_Your objective_
From the top of the records below, return each line exactly, ending with the line that contains "on its side.".

_Supplied entries_
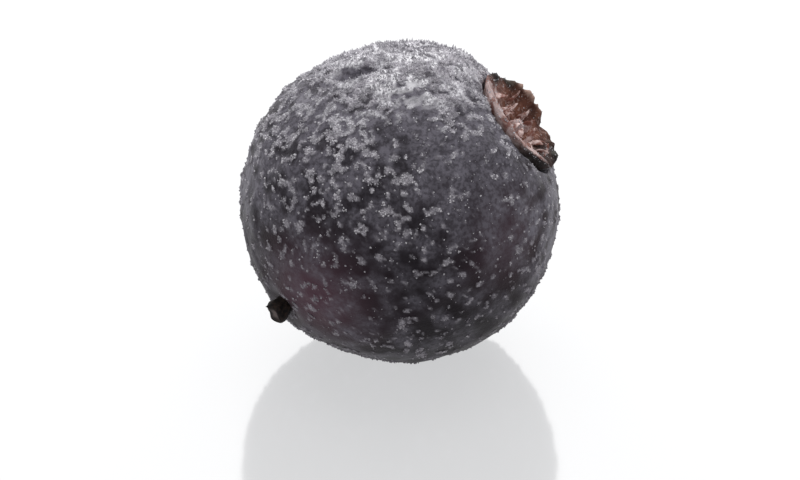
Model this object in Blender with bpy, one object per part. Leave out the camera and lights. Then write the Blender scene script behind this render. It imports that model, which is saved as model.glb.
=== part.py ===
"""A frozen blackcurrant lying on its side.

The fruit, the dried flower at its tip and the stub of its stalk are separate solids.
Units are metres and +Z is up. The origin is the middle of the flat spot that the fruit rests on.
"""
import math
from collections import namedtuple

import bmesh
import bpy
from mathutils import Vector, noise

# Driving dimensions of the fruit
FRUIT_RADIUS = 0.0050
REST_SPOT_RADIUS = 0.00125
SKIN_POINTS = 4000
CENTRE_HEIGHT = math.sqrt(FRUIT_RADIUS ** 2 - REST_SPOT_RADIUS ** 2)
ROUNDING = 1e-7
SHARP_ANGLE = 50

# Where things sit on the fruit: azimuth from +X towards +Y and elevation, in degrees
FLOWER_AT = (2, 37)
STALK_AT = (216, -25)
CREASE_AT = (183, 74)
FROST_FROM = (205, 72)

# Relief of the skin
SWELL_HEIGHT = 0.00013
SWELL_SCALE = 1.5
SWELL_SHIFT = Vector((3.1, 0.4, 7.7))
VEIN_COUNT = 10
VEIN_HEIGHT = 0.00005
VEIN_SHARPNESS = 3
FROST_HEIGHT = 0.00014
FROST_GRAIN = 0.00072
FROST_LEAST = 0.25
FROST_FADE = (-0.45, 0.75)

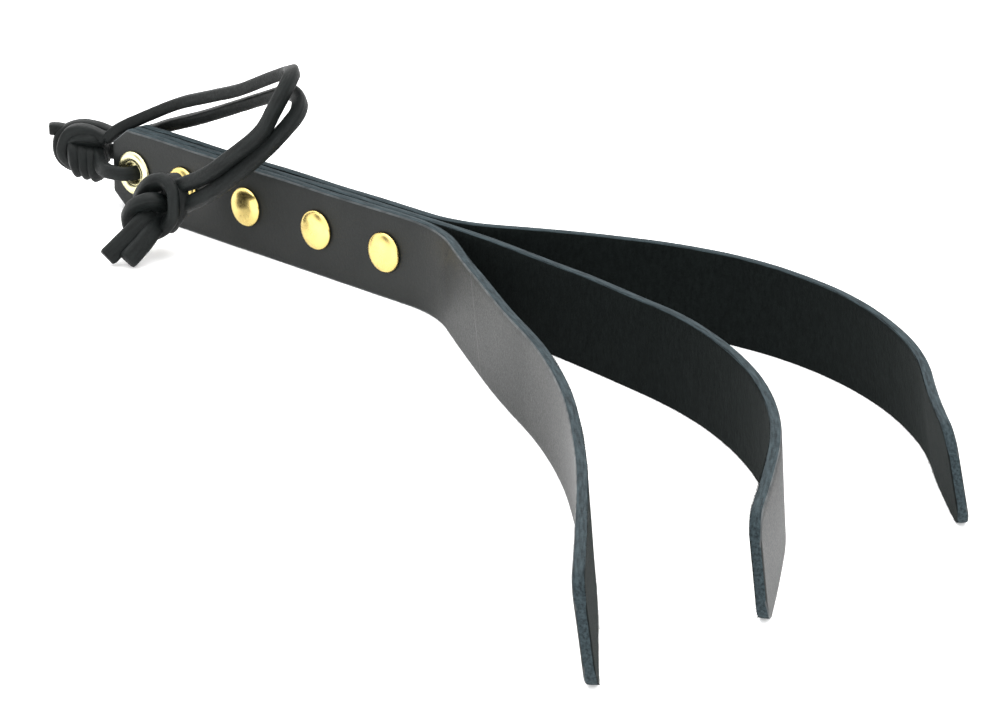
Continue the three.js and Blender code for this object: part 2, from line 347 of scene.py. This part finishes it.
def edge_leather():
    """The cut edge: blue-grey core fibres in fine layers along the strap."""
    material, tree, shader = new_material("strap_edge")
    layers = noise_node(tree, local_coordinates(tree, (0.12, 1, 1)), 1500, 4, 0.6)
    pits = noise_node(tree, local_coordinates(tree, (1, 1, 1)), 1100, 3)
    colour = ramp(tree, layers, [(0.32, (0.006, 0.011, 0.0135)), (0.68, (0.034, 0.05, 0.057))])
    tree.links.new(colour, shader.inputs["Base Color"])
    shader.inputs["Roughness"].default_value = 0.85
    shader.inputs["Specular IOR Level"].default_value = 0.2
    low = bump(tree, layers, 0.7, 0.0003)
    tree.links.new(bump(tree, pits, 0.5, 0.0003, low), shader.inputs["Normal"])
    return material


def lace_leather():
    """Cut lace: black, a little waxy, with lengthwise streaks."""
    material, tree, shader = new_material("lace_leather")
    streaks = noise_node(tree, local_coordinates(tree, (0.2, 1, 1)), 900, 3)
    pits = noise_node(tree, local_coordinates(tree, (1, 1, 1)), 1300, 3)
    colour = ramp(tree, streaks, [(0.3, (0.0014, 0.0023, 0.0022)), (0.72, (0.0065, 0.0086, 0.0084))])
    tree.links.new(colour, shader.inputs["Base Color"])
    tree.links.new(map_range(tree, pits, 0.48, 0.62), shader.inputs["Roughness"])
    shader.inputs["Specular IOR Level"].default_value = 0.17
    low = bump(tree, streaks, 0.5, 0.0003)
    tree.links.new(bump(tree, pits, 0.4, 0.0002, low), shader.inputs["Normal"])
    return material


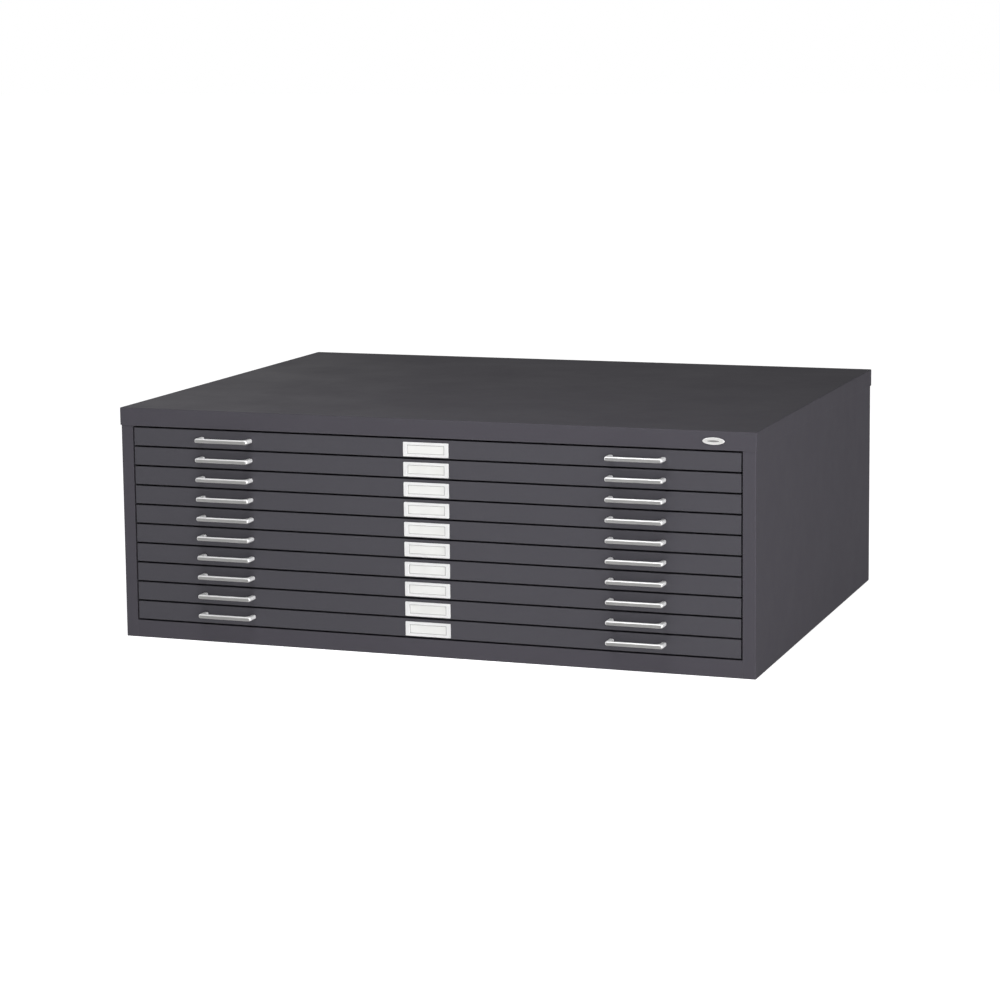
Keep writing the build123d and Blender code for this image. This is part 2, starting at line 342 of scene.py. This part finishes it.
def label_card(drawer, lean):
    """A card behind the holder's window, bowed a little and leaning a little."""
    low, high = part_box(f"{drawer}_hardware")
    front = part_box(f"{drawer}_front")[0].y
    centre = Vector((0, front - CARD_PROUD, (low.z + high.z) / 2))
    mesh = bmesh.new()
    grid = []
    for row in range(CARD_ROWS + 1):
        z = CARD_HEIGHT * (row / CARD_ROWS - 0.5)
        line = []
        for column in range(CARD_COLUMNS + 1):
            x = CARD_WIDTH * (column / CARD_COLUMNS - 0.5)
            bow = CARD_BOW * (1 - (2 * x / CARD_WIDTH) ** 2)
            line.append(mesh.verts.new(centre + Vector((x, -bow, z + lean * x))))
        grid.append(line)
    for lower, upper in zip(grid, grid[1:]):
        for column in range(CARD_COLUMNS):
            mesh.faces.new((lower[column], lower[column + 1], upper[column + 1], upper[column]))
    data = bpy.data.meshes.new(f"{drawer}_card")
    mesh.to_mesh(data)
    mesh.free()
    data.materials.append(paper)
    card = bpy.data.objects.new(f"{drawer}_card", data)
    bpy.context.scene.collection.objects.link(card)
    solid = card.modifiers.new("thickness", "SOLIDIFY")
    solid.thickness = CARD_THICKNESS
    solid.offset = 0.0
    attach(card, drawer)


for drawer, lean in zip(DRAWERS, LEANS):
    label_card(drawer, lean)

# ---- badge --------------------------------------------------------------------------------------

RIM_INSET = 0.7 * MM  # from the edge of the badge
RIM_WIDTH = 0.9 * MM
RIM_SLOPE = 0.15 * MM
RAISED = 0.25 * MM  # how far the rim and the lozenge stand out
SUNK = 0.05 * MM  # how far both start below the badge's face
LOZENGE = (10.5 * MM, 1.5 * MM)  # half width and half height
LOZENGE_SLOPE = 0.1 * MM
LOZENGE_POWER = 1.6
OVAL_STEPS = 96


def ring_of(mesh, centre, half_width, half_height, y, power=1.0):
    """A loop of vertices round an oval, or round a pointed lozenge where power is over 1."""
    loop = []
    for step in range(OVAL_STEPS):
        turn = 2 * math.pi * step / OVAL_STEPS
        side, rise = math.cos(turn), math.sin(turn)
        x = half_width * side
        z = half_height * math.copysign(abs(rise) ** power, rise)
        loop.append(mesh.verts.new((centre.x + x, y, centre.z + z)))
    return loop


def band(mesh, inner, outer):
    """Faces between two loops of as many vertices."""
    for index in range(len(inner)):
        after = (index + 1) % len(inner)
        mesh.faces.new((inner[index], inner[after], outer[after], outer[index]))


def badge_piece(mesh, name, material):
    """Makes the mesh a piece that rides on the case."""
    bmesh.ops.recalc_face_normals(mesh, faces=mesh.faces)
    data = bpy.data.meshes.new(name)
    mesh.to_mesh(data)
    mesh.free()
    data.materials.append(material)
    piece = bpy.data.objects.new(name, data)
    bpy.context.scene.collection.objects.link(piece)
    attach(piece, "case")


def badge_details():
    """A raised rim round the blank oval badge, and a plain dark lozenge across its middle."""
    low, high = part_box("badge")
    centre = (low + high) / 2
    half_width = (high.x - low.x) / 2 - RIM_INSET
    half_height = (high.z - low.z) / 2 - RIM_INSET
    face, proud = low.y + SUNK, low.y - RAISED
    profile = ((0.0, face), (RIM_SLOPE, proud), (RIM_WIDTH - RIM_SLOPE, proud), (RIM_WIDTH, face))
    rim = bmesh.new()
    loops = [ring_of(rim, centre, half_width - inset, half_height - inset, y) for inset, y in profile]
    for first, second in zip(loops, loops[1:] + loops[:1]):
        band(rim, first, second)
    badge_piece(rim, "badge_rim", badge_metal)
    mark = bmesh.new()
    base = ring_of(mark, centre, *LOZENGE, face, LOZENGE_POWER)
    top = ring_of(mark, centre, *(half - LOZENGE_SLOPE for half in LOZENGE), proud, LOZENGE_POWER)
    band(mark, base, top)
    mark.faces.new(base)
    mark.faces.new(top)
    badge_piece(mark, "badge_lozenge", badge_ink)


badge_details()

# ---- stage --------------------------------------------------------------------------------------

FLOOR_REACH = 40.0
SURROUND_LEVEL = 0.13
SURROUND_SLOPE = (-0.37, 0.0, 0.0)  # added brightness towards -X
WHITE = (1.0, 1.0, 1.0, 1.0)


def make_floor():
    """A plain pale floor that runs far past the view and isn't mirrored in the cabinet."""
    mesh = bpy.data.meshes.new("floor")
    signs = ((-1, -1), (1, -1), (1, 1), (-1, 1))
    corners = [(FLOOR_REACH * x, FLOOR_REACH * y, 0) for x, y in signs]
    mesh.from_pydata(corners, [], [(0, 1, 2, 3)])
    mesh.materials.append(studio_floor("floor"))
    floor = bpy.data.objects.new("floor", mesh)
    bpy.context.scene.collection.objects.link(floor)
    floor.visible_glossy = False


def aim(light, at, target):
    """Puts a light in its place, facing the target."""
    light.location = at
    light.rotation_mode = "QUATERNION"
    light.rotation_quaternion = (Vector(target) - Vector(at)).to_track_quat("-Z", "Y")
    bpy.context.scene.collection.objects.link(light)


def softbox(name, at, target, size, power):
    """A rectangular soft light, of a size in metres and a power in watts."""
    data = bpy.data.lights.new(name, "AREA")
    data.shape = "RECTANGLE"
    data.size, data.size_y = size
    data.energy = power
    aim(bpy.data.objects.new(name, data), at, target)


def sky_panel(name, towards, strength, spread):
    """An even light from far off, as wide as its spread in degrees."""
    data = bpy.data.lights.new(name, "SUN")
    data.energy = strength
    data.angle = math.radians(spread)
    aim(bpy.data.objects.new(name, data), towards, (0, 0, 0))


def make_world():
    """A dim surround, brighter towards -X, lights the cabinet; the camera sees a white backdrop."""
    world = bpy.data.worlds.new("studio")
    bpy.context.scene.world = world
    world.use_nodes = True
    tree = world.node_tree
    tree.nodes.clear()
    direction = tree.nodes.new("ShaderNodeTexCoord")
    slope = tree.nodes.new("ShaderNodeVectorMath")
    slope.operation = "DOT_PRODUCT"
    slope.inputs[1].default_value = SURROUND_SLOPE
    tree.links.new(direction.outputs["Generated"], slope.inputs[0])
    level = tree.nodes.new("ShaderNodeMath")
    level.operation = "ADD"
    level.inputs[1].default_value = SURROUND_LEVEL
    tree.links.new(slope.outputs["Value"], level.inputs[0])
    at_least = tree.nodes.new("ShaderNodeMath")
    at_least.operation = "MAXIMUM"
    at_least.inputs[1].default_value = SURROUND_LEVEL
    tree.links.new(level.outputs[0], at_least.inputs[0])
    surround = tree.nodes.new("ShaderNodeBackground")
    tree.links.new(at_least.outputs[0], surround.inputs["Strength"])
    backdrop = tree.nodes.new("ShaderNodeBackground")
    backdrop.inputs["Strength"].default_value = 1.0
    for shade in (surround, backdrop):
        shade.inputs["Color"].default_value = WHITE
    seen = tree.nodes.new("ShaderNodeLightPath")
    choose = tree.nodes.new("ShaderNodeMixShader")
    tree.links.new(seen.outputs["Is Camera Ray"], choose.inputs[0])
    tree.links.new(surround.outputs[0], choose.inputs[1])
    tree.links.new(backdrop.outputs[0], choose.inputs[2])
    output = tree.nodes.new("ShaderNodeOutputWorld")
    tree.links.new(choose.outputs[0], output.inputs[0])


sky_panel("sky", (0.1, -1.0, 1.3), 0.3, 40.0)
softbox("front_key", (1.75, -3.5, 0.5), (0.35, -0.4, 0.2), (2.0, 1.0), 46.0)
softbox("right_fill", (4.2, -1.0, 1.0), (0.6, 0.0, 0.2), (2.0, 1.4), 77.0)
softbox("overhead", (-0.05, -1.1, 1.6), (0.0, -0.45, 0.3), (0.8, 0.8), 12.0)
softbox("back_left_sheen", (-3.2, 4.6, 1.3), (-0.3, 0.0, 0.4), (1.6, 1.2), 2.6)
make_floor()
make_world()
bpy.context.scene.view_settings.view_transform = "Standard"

_Result of this task_
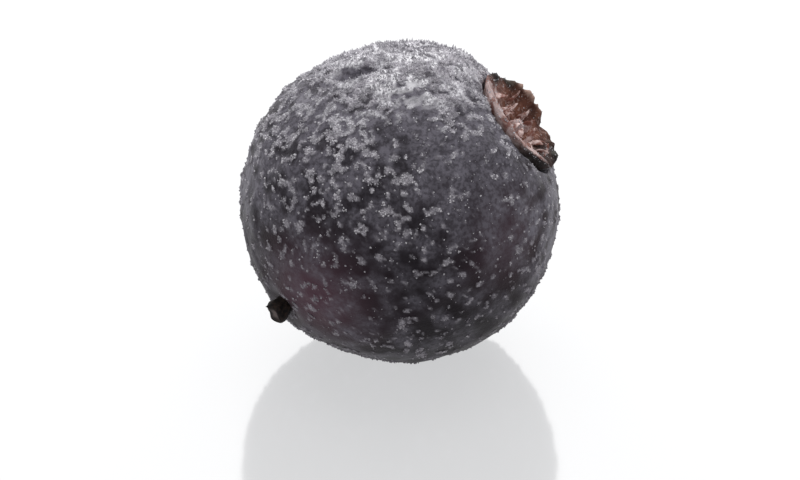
Model this object in Blender with bpy, one object per part. Leave out the camera and lights. Then write the Blender scene script behind this render. It imports that model, which is saved as model.glb.
=== part.py ===
"""A frozen blackcurrant lying on its side.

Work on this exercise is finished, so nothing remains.